━━ DATA EXTRACT ━━

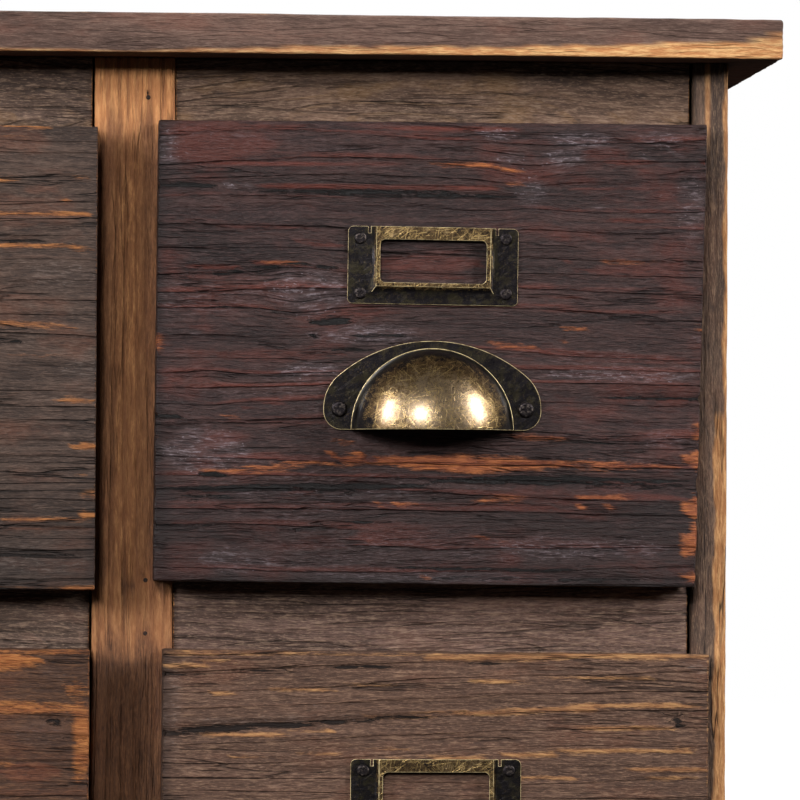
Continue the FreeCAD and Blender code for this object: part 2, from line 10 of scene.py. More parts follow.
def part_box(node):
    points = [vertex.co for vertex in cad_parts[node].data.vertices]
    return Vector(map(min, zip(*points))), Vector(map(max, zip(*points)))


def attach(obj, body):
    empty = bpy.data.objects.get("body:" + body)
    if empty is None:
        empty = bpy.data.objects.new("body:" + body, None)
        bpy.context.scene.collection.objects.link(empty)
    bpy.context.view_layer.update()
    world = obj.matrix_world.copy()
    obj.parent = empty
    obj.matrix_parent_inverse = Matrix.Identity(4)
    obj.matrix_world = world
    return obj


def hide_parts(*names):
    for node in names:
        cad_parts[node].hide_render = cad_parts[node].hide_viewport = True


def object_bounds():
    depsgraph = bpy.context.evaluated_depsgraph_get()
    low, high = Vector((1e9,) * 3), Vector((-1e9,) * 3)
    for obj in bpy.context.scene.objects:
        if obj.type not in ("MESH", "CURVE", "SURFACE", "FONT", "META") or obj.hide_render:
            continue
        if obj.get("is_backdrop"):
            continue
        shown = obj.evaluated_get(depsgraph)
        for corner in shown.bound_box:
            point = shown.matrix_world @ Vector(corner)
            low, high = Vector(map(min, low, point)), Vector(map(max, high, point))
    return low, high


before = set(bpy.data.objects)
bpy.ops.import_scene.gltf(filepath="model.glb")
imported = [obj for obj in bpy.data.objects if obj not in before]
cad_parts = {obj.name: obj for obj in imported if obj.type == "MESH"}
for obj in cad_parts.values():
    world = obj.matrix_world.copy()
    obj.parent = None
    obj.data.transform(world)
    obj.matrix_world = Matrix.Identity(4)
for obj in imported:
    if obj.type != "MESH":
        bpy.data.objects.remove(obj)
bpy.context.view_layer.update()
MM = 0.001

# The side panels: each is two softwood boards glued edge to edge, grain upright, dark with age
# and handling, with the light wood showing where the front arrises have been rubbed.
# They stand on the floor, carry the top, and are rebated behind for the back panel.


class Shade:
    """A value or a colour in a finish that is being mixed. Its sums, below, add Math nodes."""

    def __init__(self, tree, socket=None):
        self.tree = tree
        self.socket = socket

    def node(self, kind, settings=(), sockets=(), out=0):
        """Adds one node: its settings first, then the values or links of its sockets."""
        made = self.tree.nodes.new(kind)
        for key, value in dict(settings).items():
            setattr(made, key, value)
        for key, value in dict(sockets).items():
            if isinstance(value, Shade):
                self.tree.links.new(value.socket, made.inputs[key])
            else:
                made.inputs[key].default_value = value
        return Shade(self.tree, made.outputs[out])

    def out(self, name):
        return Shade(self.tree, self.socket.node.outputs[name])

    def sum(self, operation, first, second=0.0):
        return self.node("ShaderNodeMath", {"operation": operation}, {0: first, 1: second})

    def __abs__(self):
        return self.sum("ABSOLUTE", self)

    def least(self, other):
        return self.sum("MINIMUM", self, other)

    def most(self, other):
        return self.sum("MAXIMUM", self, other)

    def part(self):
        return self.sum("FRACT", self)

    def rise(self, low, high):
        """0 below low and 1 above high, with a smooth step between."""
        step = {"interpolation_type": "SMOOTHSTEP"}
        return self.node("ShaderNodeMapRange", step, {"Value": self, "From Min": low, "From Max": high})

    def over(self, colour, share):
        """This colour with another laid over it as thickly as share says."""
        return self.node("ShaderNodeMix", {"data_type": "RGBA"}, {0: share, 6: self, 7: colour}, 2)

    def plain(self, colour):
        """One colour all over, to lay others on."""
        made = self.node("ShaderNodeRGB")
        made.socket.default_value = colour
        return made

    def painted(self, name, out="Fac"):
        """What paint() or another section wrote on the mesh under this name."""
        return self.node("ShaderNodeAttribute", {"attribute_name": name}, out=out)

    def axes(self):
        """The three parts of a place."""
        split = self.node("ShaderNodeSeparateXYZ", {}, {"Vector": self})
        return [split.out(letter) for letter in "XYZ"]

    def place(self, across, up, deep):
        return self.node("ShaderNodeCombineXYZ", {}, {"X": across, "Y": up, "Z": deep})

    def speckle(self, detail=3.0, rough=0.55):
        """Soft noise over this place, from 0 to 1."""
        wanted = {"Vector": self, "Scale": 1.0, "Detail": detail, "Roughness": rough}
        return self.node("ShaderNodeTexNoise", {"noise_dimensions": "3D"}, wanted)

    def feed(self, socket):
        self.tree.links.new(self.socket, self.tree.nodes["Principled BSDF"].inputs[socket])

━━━

**EXERCISE TASK:** Transcribe word for word the lines from the one holding "obj.parent = None" through the one holding "# They stand". Include both, and add nothing.

**WRITTEN ANSWER:**
    obj.parent = None
    obj.data.transform(world)
    obj.matrix_world = Matrix.Identity(4)
for obj in imported:
    if obj.type != "MESH":
        bpy.data.objects.remove(obj)
bpy.context.view_layer.update()
MM = 0.001

# The side panels: each is two softwood boards glued edge to edge, grain upright, dark with age
# and handling, with the light wood showing where the front arrises have been rubbed.
# They stand on the floor, carry the top, and are rebated behind for the back panel.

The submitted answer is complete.